Carter G. Phillips of Washington, D.C will argue on behalf of the processing companies, which are the petitioner in IBP and the respondent in Tum. Goldstein & Howe’s Thomas C. Goldstein will argue on behalf of the workers, who are petitioners in Tum and respondents in IBP. Assistant to the Solicitor General Irving Gornstein will argue for the United States in support of the workers. The briefs of the parties are available here.


Tum and Alvarez arise at the intersection of two federal statutes: the Fair Labor Standards Act, 29 U.S.C. 201 et seq., which requires that employees be compensated for all hours worked, and the Portal-to-Portal Act, 29 U.S.C. 251 et seq., which Congress passed in 1947 to limit the FLSA’s definition of “work.” While the FLSA itself does not define work, the Supreme Court has held that the term encompasses any physical or mental exertion controlled or required by the employer and pursued necessarily and primarily for the employer’s benefit. The Court interpreted this standard broadly in Anderson v. Mt. Clemens Pottery Co., holding that “work” included the time pottery plant employees spent walking to and from their work stations and preparing for production. Expressing concern that Mt. Clemens would generate a flood of litigation, Congress responded the very next session with the Portal-to-Portal Act. The Act exempts from compensation time spent “walking, riding, or traveling to and from the actual place of performance” of the worker’s principal activity or activities, and “activities which are preliminary or postliminary” to the principal activities. It applies only to time before workers begin their day’s principal activities or after they complete them.

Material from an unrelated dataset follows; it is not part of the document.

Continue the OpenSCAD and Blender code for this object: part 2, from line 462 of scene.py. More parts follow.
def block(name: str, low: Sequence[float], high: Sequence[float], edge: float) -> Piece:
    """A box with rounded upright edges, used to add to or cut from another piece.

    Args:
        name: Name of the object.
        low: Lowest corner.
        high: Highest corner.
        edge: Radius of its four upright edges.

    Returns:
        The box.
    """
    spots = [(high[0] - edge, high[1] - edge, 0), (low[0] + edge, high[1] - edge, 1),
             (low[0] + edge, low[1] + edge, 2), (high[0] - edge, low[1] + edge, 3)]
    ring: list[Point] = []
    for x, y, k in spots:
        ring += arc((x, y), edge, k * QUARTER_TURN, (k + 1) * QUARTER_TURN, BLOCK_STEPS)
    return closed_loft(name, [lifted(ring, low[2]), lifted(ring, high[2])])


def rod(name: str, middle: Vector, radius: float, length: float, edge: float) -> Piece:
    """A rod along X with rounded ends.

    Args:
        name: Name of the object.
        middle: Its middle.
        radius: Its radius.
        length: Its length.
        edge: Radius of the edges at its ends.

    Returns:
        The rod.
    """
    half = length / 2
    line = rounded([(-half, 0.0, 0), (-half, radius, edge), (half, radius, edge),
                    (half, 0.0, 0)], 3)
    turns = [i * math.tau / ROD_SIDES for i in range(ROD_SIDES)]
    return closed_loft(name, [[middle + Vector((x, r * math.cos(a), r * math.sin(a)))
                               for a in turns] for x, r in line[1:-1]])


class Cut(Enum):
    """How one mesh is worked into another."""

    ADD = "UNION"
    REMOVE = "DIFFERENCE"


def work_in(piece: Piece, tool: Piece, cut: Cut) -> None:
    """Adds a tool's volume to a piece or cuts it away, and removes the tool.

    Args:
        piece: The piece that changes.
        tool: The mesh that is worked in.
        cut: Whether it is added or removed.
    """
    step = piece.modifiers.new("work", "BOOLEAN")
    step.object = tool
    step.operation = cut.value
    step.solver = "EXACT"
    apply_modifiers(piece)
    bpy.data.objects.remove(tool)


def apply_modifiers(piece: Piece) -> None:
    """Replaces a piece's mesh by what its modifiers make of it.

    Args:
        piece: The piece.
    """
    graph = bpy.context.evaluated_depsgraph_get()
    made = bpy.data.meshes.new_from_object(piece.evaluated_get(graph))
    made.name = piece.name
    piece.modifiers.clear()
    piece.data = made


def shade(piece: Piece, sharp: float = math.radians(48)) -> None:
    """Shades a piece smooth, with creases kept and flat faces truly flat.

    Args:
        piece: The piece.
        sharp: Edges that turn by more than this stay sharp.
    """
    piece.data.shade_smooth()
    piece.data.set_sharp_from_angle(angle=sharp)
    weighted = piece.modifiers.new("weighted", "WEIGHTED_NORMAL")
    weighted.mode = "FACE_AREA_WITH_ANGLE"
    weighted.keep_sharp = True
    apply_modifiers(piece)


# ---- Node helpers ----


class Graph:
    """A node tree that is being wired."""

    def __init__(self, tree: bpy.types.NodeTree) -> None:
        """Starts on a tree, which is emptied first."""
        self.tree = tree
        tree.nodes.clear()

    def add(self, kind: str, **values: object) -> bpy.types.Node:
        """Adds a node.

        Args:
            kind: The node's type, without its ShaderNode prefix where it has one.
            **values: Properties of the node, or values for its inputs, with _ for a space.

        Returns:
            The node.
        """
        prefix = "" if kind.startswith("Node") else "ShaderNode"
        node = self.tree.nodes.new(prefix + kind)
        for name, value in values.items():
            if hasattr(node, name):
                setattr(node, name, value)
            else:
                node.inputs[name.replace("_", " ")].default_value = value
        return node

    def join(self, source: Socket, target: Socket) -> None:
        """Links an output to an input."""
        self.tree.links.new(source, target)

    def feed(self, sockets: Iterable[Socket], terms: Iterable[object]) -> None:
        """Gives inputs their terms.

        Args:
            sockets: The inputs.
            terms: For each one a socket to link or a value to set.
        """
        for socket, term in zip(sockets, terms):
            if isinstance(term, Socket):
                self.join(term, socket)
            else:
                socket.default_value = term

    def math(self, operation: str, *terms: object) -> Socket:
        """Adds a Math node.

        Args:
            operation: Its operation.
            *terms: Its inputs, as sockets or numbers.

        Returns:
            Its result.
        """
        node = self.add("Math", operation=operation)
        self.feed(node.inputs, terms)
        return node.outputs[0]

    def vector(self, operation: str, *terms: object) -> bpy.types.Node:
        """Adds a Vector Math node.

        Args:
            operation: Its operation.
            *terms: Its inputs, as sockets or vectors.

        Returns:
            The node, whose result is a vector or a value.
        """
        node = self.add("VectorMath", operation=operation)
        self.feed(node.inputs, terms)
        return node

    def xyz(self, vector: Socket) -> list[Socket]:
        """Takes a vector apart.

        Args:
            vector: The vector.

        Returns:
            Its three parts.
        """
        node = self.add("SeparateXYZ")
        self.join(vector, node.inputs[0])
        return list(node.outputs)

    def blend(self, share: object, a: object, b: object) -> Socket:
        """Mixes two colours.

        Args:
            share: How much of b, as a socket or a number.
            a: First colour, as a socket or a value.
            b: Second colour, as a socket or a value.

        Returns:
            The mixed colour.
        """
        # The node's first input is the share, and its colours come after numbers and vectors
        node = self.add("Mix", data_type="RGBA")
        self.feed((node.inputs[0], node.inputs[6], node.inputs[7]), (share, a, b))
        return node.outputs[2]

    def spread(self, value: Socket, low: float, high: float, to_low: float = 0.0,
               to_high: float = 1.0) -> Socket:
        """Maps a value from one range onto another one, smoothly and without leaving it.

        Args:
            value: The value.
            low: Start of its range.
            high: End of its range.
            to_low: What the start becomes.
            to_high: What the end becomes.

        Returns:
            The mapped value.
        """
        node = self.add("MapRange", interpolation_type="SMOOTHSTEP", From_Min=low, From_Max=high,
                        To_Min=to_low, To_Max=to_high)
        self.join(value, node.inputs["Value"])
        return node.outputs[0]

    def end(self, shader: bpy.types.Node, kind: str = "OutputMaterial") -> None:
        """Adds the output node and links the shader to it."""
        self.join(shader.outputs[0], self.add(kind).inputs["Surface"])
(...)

IBP and Barber Foods argue that the walking time at issue before the Court on Monday fits squarely within the Portal Act’s exceptions to the FLSA. The companies argue that because workers walk between equipment stations at the start and end of their workdays, their walking is the sort of preliminary travel that the Portal Act excludes from the FLSA scheme. They argue that the plain meaning of “principal activity” does not include donning and doffing. As a result, they argue, donning and doffing does not begin the workday and require the compensation of subsequent walking and waiting. As IBP wrote in its brief: “Here, the ‘principal activity’ respondents are hired to perform is indisputably meat processing, not clothes-changing, and the ‘actual place of performance’ of this activity is the meat-processing work station, not the locker rooms or cafeteria where employees retrieve or don and doff their work gear.”

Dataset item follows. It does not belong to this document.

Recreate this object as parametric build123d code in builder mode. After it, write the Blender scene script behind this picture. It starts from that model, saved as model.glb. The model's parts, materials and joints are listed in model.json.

The workers argue that they must be compensated for the time at issue on the grounds that donning required safety equipment is a principal activity that begins the workday. They argue that the walking and waiting at issue must be compensated because the Portal Act exempts from FLSA compensation only time spent before or after the day’s principal activities. To establish that donning and doffing safety equipment is a principal activity, the plaintiffs rely in part on the 1956 Supreme Court case of Steiner v. Mitchell, which held that the FLSA required that battery plant workers be paid for time spent showering and changing into special clothes at work. The workers in Steiner had to shower and change clothes because they came into contact with hazardous chemicals on the job. As a result, the Court explained, the showering and clothes-changing activities “are an integral and indispensable part of the principal activity of employment.” The plaintiffs argue that Steiner — and Department of Labor regulations that echo it — establish that “principal activity or activities” includes all tasks that are integral and indispensable to any principal work activity. The plaintiffs also argue that because they must be compensated for donning and doffing required safety equipment, they must also be compensated for walking and waiting time because walking and waiting is an integral part of putting on and removing their gear.

The United States will also argue in support of the workers. It argues, in part, that the workers should prevail on the basis of deference to longstanding Department of Labor regulations. The regulations state that employees must be compensated for all time between their first and last principal activities except for bona fide breaks. They also state that the term “principal activity” should be construed liberally and includes all activities which are an integral part of another principal activity. The Department of Labor has enforced these regulations by suing meat processing companies — including IBP – for failure to compensate employees for walking time during the donning and doffing processes. The companies argue, however, that the Department of Labor regulations actually support their position in a footnote indicating that although activities which are an integral part of an employee’s principal activity must be compensated, “This does not necessarily mean … that travel between the washroom or clothes-changing place and the actual place of performance of the specific work the employee is employed to perform” must be compensated.